* [INPUT]

Start

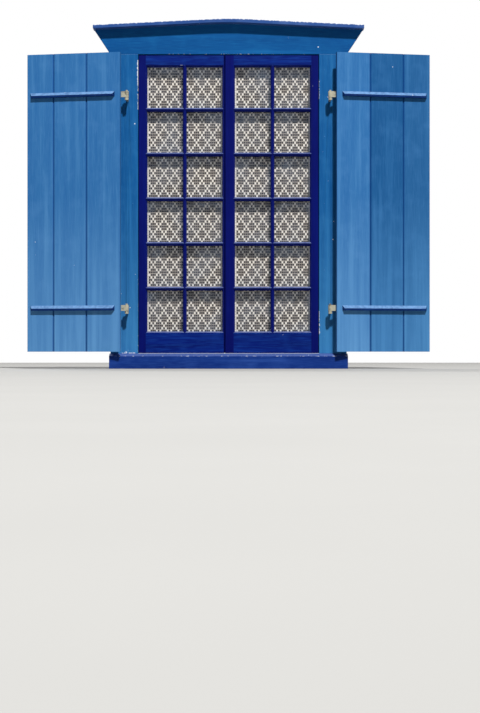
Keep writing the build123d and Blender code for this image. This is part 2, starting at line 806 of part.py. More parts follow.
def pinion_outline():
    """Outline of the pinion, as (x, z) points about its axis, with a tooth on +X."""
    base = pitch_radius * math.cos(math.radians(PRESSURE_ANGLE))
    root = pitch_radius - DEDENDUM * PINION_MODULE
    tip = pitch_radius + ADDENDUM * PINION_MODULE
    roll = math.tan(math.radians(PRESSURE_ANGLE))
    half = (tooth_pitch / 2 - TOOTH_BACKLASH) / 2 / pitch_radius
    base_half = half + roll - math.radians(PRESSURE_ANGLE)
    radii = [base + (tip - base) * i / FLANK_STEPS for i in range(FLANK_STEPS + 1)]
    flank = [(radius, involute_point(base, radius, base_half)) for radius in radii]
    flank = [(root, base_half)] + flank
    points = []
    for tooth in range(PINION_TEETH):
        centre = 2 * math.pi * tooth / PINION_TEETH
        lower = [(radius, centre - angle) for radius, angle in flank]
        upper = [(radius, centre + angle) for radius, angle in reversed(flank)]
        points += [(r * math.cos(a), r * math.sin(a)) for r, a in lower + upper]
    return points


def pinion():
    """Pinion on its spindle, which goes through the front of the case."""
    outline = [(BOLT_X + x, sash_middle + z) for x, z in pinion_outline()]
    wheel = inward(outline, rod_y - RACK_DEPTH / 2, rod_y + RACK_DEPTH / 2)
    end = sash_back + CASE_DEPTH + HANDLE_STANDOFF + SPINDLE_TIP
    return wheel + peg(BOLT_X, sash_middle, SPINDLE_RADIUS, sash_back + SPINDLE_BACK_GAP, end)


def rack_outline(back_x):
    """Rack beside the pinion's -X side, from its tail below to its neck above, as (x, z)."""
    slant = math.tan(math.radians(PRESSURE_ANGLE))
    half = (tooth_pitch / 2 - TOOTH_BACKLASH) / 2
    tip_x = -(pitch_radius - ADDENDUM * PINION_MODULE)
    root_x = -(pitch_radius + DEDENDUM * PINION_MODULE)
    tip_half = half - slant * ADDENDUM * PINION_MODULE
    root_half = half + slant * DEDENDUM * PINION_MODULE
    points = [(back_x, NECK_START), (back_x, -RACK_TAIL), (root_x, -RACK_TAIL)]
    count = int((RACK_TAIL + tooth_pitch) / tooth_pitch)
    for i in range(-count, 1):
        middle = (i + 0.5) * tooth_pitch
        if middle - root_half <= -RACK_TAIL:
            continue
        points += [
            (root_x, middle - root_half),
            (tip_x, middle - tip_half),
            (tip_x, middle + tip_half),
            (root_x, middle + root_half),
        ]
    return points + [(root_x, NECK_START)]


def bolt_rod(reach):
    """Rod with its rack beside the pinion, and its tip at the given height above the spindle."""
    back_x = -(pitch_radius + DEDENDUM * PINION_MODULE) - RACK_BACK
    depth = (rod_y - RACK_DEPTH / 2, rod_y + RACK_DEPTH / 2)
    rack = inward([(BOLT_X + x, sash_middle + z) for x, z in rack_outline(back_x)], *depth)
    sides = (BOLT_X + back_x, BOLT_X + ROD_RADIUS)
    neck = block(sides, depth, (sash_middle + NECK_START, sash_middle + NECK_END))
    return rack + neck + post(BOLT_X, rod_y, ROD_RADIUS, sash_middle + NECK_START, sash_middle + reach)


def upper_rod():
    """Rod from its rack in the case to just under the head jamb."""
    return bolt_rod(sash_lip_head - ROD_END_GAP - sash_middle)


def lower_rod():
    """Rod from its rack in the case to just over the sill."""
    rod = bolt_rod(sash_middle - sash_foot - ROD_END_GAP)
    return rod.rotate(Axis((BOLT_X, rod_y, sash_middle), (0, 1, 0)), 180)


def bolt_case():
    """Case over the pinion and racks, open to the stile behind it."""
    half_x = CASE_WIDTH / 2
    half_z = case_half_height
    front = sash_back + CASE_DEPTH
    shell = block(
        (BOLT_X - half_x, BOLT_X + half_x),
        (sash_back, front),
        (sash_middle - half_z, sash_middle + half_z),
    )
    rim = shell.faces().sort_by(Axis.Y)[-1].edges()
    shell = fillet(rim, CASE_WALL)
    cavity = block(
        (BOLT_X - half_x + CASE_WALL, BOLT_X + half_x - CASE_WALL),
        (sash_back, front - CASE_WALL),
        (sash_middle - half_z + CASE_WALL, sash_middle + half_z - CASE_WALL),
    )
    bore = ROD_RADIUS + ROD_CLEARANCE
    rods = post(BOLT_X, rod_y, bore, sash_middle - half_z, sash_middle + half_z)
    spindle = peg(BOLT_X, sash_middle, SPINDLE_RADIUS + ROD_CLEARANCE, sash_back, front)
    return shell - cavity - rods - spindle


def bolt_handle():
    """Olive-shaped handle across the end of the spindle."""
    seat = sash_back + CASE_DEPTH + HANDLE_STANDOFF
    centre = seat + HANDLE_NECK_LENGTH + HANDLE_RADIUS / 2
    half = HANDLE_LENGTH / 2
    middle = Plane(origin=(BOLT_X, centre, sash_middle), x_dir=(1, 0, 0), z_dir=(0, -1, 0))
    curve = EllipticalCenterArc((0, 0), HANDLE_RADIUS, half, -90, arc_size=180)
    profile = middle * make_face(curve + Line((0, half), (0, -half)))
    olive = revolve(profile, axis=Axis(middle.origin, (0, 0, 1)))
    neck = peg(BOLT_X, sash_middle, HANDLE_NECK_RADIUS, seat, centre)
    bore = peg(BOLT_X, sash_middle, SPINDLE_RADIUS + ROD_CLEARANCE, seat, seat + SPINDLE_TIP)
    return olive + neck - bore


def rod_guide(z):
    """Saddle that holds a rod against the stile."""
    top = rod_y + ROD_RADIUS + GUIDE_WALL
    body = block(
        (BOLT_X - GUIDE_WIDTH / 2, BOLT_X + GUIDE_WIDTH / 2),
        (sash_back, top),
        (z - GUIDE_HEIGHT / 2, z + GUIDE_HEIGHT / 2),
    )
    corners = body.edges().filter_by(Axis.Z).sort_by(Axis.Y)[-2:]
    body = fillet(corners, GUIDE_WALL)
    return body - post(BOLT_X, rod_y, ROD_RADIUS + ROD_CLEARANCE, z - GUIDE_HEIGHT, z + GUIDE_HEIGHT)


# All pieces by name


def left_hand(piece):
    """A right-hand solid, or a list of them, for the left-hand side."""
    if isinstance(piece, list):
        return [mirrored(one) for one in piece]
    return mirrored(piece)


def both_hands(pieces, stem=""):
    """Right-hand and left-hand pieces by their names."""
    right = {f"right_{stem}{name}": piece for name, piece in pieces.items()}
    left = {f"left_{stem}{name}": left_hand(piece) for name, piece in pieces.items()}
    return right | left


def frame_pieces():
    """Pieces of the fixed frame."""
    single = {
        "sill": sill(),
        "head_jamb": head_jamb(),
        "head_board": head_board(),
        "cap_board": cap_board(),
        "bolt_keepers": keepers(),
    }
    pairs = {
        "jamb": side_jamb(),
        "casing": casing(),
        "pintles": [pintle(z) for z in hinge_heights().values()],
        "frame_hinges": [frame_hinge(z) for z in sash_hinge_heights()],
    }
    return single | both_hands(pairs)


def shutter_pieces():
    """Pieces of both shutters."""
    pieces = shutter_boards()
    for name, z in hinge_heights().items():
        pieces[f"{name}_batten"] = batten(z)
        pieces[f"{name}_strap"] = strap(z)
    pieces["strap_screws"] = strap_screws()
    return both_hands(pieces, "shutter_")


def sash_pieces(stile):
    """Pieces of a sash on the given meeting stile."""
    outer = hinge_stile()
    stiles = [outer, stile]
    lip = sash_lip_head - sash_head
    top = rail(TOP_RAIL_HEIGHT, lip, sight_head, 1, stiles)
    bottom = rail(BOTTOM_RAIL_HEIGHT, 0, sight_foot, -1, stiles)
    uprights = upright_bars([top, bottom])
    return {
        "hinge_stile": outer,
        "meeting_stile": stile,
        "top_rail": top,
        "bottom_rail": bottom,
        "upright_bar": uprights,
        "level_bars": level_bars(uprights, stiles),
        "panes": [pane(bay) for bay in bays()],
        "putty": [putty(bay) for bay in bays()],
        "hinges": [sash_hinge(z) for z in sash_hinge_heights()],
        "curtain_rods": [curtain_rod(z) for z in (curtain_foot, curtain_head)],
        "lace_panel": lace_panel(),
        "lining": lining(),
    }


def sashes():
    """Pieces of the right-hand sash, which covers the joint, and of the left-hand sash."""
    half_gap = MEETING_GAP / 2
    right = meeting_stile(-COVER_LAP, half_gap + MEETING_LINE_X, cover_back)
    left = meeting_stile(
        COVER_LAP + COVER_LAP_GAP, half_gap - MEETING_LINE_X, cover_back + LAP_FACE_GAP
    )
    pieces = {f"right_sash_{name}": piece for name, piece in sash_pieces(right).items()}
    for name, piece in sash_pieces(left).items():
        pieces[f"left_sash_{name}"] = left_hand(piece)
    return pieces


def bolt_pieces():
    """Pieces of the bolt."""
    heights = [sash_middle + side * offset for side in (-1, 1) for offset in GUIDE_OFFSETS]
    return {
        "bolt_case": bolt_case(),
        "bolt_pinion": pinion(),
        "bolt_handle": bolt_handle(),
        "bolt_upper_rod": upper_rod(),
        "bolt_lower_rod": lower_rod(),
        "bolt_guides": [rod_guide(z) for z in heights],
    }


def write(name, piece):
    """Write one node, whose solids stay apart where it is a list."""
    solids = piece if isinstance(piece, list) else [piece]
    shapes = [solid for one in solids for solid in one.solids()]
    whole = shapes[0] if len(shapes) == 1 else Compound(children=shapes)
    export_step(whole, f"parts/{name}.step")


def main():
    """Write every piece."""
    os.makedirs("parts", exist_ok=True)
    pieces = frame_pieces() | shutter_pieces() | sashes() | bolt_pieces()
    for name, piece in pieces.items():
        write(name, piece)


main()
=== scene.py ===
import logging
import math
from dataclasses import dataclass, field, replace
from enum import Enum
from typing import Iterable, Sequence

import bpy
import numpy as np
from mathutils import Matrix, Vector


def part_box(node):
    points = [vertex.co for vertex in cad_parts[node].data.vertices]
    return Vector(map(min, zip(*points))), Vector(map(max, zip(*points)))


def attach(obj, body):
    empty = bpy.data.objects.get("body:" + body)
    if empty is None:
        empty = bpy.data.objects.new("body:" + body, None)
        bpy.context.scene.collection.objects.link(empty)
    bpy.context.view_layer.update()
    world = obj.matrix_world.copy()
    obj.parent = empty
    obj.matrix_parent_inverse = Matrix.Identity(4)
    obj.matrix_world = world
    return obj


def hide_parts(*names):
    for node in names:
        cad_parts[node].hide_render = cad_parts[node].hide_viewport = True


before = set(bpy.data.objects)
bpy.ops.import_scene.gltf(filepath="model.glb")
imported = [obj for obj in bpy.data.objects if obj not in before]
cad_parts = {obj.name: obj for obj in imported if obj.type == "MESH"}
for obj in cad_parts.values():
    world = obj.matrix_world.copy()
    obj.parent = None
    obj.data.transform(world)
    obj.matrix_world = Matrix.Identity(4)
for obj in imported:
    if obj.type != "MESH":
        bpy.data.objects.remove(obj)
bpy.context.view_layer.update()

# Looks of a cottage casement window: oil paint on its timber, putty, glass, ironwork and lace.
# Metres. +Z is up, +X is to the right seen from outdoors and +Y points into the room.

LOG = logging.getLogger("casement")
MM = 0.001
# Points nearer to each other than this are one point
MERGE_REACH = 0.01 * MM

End
Start

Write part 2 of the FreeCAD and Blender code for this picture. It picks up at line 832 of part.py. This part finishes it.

End
Start

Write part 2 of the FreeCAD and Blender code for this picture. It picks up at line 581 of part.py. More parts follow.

End

Take the listing above and repeat exactly the lines from the one containing "pieces = frame_pieces()" through the one containing "if empty is", both included.

    pieces = frame_pieces() | shutter_pieces() | sashes() | bolt_pieces()
    for name, piece in pieces.items():
        write(name, piece)


main()
=== scene.py ===
import logging
import math
from dataclasses import dataclass, field, replace
from enum import Enum
from typing import Iterable, Sequence

import bpy
import numpy as np
from mathutils import Matrix, Vector


def part_box(node):
    points = [vertex.co for vertex in cad_parts[node].data.vertices]
    return Vector(map(min, zip(*points))), Vector(map(max, zip(*points)))


def attach(obj, body):
    empty = bpy.data.objects.get("body:" + body)
    if empty is None:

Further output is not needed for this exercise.